The parties are independent contractors. Nothing in this Agreement shall be construed to create a partnership, joint venture or agency relationship.
This Agreement shall be governed by the laws of the Province of Ontario. Any action or proceeding arising from or relating to this Agreement may only be brought in the courts located in Kitchener, Ontario and each party irrevocably submits to such exclusive jurisdiction and venue. The United Nations Convention on Contracts for the International Sale of Goods (also called the Vienna Convention, and which is cited in the statutes of Canada as the International Sales of Goods Contracts Convention Act) will not apply to this Agreement or the transactions contemplated by this Agreement. No cause of action arising hereunder or relating hereto may be brought more than two (2) years after it first accrues.
In instances where this Agreement is made available in more than one language, the then-current English language version shall supercede all other versions.
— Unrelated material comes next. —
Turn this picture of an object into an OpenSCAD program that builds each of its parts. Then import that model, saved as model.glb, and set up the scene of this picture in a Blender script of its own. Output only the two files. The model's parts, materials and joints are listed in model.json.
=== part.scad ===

This Agreement may be executed and delivered electronically or by facsimile and the parties agree that such electronic or facsimile execution and delivery will have the same force and effect as delivery of an original document with original signatures, and that each party may use such electronic or facsimile signatures as evidence of the execution and delivery of this Agreement by all parties to the same extent that an original signature could be used. For purposes of clarity, evidence of Customer’s execution and delivery by electronic means shall include execution by clicking the associated digital checkbox to agree to these Terms of Service, and evidence of Industry’s execution and delivery shall occur automatically upon Customer’s own execution.